Reproduce, exactly and in full, only the lines below from the one containing "y than reach." through the one containing "for node in".
● ● ● ● ●
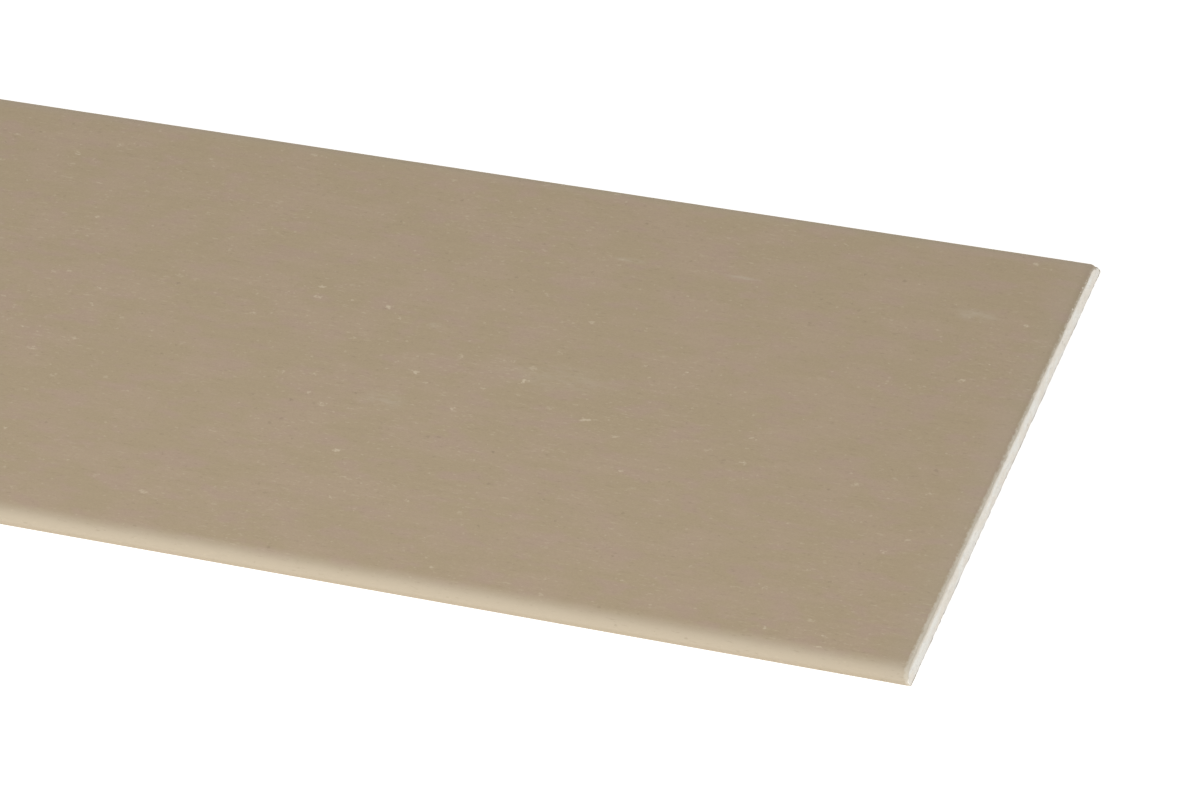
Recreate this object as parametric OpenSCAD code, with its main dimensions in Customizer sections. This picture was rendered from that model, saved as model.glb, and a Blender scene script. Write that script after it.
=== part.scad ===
// Plasterboard sheet lying on its back, with its long edges rounded on the face side and wrapped in face paper.
// X runs along the length, Y across the width and Z up. The origin is the middle of the underside.

/* [Board] */
// Length along the paper-wrapped edges, from one cut end to the other
board_l = 2000; // [600:50:4000]
// Width across the two wrapped edges
board_w = 625; // [300:5:1300]
// Overall thickness, both papers included
board_t = 25; // [18:0.5:30]

/* [Long edges] */
// Radius of the soft shoulder where the face starts down to each long edge
shoulder_r = 45; // [32:1:80]
// Angle the shoulder turns through before the main rounding takes over
shoulder_a = 12; // [4:1:16]
// Height of the straight side under the main rounding
side_h = 7.5; // [0.5:0.5:8]
// Radius at the foot of the side, where the face paper turns under
arris_r = 1.5; // [1:0.1:2.5]

/* [Papers] */
// Thickness of the face paper, which wraps round both long edges
face_paper_t = 0.4; // [0.3:0.05:0.8]
// Thickness of the back paper
back_paper_t = 0.4; // [0.3:0.05:0.8]
// Width of face paper folded under onto the flat of the back, at each long edge
fold_w = 25; // [10:1:50]
// Strip of fold left bare between the foot of the side and the back paper
back_margin = 4; // [0:0.5:9]

/* [Hidden] */
$fn = 96;
// The main rounding crosses the shoulder at this small angle, so that the two never only just touch.
crease_a = 1;

// The flat of the back, folds included, ends where the paper starts up the sides.
back_half_w = board_w / 2 - arris_r;
side_foot_z = back_paper_t + arris_r;

// The main rounding takes the height that the side and the shoulder leave.
nose_a = shoulder_a + crease_a;
nose_z = side_foot_z + side_h;
nose_r = (board_t - nose_z - shoulder_r * (1 - cos(shoulder_a))) / cos(nose_a);

// The flat of the face ends where the shoulders start, edge_w in from the sides.
edge_w = nose_r * (1 - sin(nose_a)) + shoulder_r * sin(shoulder_a);
flat_w = board_w - 2 * edge_w;

// Direction from the middle of a shoulder's radius to the middle of the main one, away from the vertical.
middles_a = atan2(edge_w - nose_r, nose_z + shoulder_r - board_t);

// Between the two folds the core stands down to meet the back paper.
between_folds_w = 2 * (back_half_w - fold_w);
back_paper_w = 2 * (back_half_w - back_margin);

// The board seen along its length, without its back paper and pared down all round by inset.
module wrapped_outline(inset) {
    side_w = board_w - 2 * inset;
    translate([-back_half_w, back_paper_t + inset]) square([2 * back_half_w, nose_z - back_paper_t - inset]);
    translate([-side_w / 2, side_foot_z]) square([side_w, side_h]);
    translate([-flat_w / 2, nose_z]) square([flat_w, board_t - inset - nose_z]);
    for (side = [0, 1]) mirror([side, 0]) translate([board_w / 2, 0]) {
        translate([-arris_r, side_foot_z]) circle(arris_r - inset);
        upper_arc(-nose_r, nose_z, nose_r - inset, nose_r - inset);
        upper_arc(-edge_w, board_t - shoulder_r, shoulder_r - inset, (shoulder_r - inset) * sin(middles_a));
    }
}

// The part of a disc about y, z that lies above the side and no further out from y than reach.
module upper_arc(y, z, radius, reach) {
    intersection() {
        translate([y, z]) circle(radius);
        translate([y - radius, nose_z]) square([radius + reach, board_t]);
    }
}

// The strip of the back that no fold covers, as deep as the folded paper is thick.
module open_back_strip() {
    translate([-between_folds_w / 2, back_paper_t]) square([between_folds_w, face_paper_t]);
}

// Runs an outline drawn across the width and height along the whole length.
module along_board() {
    translate([-board_l / 2, 0, 0]) rotate([90, 0, 90]) linear_extrude(board_l) children();
}

module gypsum_core() {
    color([0.87, 0.85, 0.81]) along_board() union() {
        wrapped_outline(face_paper_t);
        open_back_strip();
    }
}

module face_paper() {
    color([0.65, 0.59, 0.50]) along_board() difference() {
        wrapped_outline(0);
        wrapped_outline(face_paper_t);
        open_back_strip();
    }
}

module back_paper() {
    color([0.62, 0.60, 0.57]) along_board()
        translate([-back_paper_w / 2, 0]) square([back_paper_w, back_paper_t]);
}

gypsum_core();
face_paper();
back_paper();
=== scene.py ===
import math
import random

import bmesh
import bpy
from mathutils import Matrix, Vector, noise


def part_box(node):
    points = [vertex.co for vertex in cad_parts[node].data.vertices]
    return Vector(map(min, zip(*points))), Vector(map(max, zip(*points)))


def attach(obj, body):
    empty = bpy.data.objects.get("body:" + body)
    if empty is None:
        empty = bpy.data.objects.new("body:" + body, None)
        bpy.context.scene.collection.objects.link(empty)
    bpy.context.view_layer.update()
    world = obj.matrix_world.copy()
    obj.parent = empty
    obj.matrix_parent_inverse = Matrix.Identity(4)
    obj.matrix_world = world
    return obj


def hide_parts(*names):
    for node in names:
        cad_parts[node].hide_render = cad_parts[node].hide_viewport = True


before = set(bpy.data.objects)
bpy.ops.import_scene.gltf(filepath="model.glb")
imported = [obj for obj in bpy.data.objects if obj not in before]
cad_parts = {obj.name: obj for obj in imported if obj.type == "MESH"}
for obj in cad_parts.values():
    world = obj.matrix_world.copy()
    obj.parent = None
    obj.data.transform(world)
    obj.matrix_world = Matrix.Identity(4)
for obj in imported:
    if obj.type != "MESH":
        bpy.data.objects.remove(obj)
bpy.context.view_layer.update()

# the sheet's own sizes, as the frame gives them, in metres
faceLow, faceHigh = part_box("face_paper")
coreLow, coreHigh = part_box("gypsum_core")
backLow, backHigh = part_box("back_paper")
halfLength = faceHigh.x
halfWidth = faceHigh.y
paperThickness = faceHigh.z - coreHigh.z

# the long edges: a soft shoulder, the main rounding or nose, a straight side and a small arris at its foot
longEdge = {
    "shoulderRadius": 0.045,
    "shoulderAngle": math.radians(12),
    "noseAngle": math.radians(13),  # the nose starts this steep
    "sideHeight": 0.0075,
    "arrisRadius": 0.0015,
}
shoulderSine = math.sin(longEdge["shoulderAngle"])
shoulderDrop = longEdge["shoulderRadius"] * (1 - math.cos(longEdge["shoulderAngle"]))
footHeight = faceLow.z + longEdge["arrisRadius"]
noseHeight = footHeight + longEdge["sideHeight"]
noseRadius = (faceHigh.z - noseHeight - shoulderDrop) / math.cos(longEdge["noseAngle"])
noseSide = halfWidth - noseRadius  # how far out the middle of the nose lies
footSide = halfWidth - longEdge["arrisRadius"]  # the flat of the back ends here
shoulderSide = noseSide + noseRadius * math.sin(longEdge["noseAngle"])  # the nose takes over here
flatHalf = shoulderSide - longEdge["shoulderRadius"] * shoulderSine  # and the flat of the face ends here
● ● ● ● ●
→ **Written solution**:
// The part of a disc about y, z that lies above the side and no further out from y than reach.
module upper_arc(y, z, radius, reach) {
    intersection() {
        translate([y, z]) circle(radius);
        translate([y - radius, nose_z]) square([radius + reach, board_t]);
    }
}

// The strip of the back that no fold covers, as deep as the folded paper is thick.
module open_back_strip() {
    translate([-between_folds_w / 2, back_paper_t]) square([between_folds_w, face_paper_t]);
}

// Runs an outline drawn across the width and height along the whole length.
module along_board() {
    translate([-board_l / 2, 0, 0]) rotate([90, 0, 90]) linear_extrude(board_l) children();
}

module gypsum_core() {
    color([0.87, 0.85, 0.81]) along_board() union() {
        wrapped_outline(face_paper_t);
        open_back_strip();
    }
}

module face_paper() {
    color([0.65, 0.59, 0.50]) along_board() difference() {
        wrapped_outline(0);
        wrapped_outline(face_paper_t);
        open_back_strip();
    }
}

module back_paper() {
    color([0.62, 0.60, 0.57]) along_board()
        translate([-back_paper_w / 2, 0]) square([back_paper_w, back_paper_t]);
}

gypsum_core();
face_paper();
back_paper();
=== scene.py ===
import math
import random

import bmesh
import bpy
from mathutils import Matrix, Vector, noise


def part_box(node):
    points = [vertex.co for vertex in cad_parts[node].data.vertices]
    return Vector(map(min, zip(*points))), Vector(map(max, zip(*points)))


def attach(obj, body):
    empty = bpy.data.objects.get("body:" + body)
    if empty is None:
        empty = bpy.data.objects.new("body:" + body, None)
        bpy.context.scene.collection.objects.link(empty)
    bpy.context.view_layer.update()
    world = obj.matrix_world.copy()
    obj.parent = empty
    obj.matrix_parent_inverse = Matrix.Identity(4)
    obj.matrix_world = world
    return obj


def hide_parts(*names):
    for node in names:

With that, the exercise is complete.